The front of the Church of Santa Rosa.






I walked in at around 11AM and found myself in the midst of services. The organ music and the singing (I think on tape) was moving. I see myself going to services every once in a while just for the music which is so moving.






The dome of the Church of Santa Rosa.






I have 5 windows of my apartment which open onto Via Cavour, one of the streets that the facchini transport the macchina. Here's a time lapse series of what it looked like out my window. Here it is at 8AM.






Noon






4PM






6PM as the facchini take one last march through town. They are given the biggest applause.












The band plays the song that is the song of the Festival. It's kind of catchy.






With everyone hanging out their windows, I got to meet a lot of my neighbors. Doesn't mean I can communicate with them, but I now wave when I see them during the day.






Part of my contract states that because I live in the school apartment that has the 5 windows on Via Cavour, I am highly encouraged to open up my apartment to let other faculty, staff and their kids view from my windows. Here we are watching the beginning of the festivities (my street is the second of 5 legs of the transport). We are watching the facchini take last rites as there's always the chance of a bad accident and perhaps, death.






September 3rd, 2009 and a full moon.






Here's the macchina at "Piazza Grande" which is a block up the street from my apartment. The facchini get a fifteen minute rest at each stop.
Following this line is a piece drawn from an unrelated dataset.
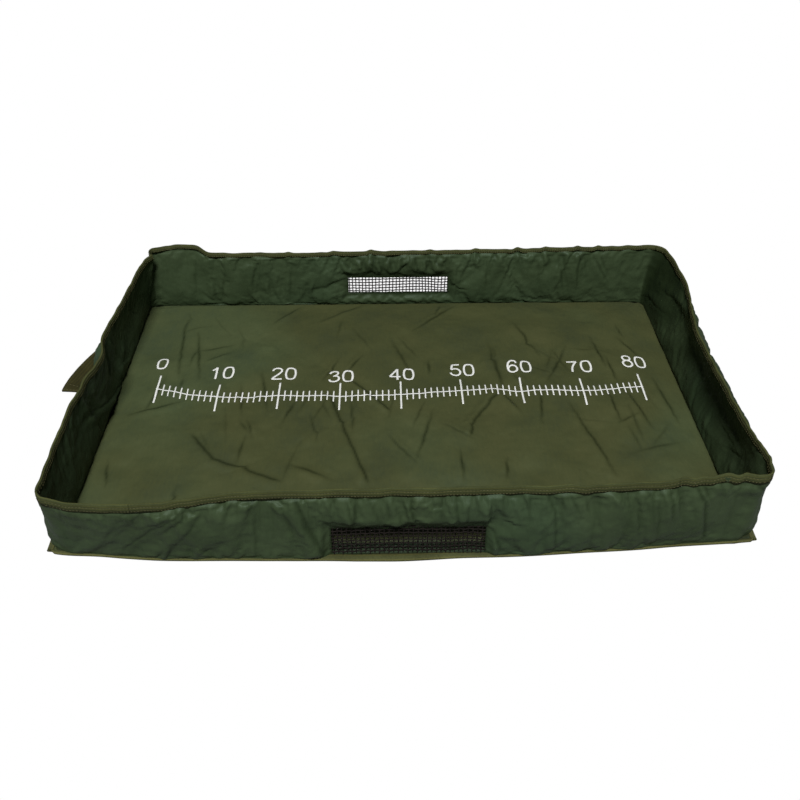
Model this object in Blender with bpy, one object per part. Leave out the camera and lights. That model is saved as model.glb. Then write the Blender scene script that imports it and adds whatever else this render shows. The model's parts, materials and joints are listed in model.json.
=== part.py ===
"""Unhooking mat for landed fish: a foam-padded floor inside four padded walls that fold flat.

The floor is a pad of its own: a waterproof base sheet and a crowned cover, sewn together round a
foam core, with a binding tape folded over the seam. Each wall is a foam board between two skins
and stands on the floor's flat margin, where it folds inward about its crease. The boards stop
short of the corners, so that all four walls can lie down together; unpadded cloth and a rim tape
carry the walls round each corner. The front and rear walls have a drain mesh sewn into a window.
A webbing strap is sewn to the outside of the left wall.

World frame: metres, +X along the long side, +Y to the rear, +Z up, origin under the middle of
the base sheet, on the plane that the mat lies on.
"""
import math

import bmesh
import bpy
import numpy as np

MM = 0.001

# Main sizes: the padded floor between the creases, and the rim above the ground
FLOOR_LENGTH = 936 * MM
FLOOR_WIDTH = 590 * MM
RIM_HEIGHT = 124 * MM
WALL_THICKNESS = 15 * MM

# Cloths, and the gap that neighbouring pieces keep
BASE_CLOTH = 0.8 * MM
COVER_CLOTH = 0.7 * MM
SKIN_CLOTH = 0.5 * MM
TAPE_CLOTH = 0.8 * MM
GAP = 0.3 * MM

# Floor pad: the flat margin that the walls stand on, then the crown of the cover
MARGIN_HEIGHT = 8.8 * MM
CROWN = 12 * MM
CROWN_RUN = 170 * MM
CROWN_CORNER = 60 * MM
PAD_REACH = 10.8 * MM
PAD_ROUND = 2 * MM

# Seam round the base: both cloths lie flat in it, under a folded binding tape
SEAM_LIP = 8 * MM
SEAM_CORNER = 16 * MM
SEAM_STEP = 1.8 * MM
BASE_TAPE_DEPTH = 10 * MM
BASE_TAPE_LIFT = 0.2 * MM

# Walls
FOOT_GAP = 0.5 * MM
FOAM_EDGE = 22 * MM
FOAM_CROWN = 1.4 * MM
FOAM_LIP = 0.4 * MM
RIM_TAPE_DEPTH = 12 * MM
FOLD_CLEAR = 2 * MM
SHORT_CORNER = 70 * MM
STATION_PITCH = 95 * MM
ROW_PITCH = 26 * MM

# Corners: unpadded cloth from one board's end round to the next board's end
CORNER_RADIUS = 22 * MM
CORNER_BOW = 5 * MM
CORNER_FOLD = 2.5 * MM

# Drain windows, and the mesh sewn into them
FRONT_WINDOW_WIDTH = 213 * MM
FRONT_WINDOW_LOW = 14 * MM
FRONT_WINDOW_HIGH = 50 * MM
REAR_WINDOW_WIDTH = 186 * MM
REAR_WINDOW_LOW = 32 * MM
REAR_WINDOW_HIGH = 62 * MM
WINDOW_MARGIN = 7 * MM
MESH_HEM = 5 * MM
MESH_CLOTH = 0.8 * MM
MESH_THREAD = 1.8 * MM
MESH_PITCH = 8 * MM

# Closure strap on the left wall: where it leaves its sewn patch, and how its free end lies
STRAP_WIDTH = 48 * MM
STRAP_CLOTH = 1.6 * MM
STRAP_LENGTH = 121 * MM
STRAP_HEM = 20 * MM
STRAP_PATCH = 38 * MM
STRAP_ROOT_Y = 85 * MM
STRAP_ROOT_HEIGHT = 62 * MM
STRAP_FLARE = 34 * MM
STRAP_DROP = 3 * MM
STRAP_TILT = math.radians(70)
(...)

The macchina moving down Via Cavour. See how the facchini on the edges have rails which they carry on their shoulders. The facchini underneath wear these leather soft helmets that have padding on the head and carry it on their heads.


The macchina is disassembled and put into storage for the year until September 3rd, 2010.

1 comment:

cath said...

Very cool--I love the time lapse photos of your street.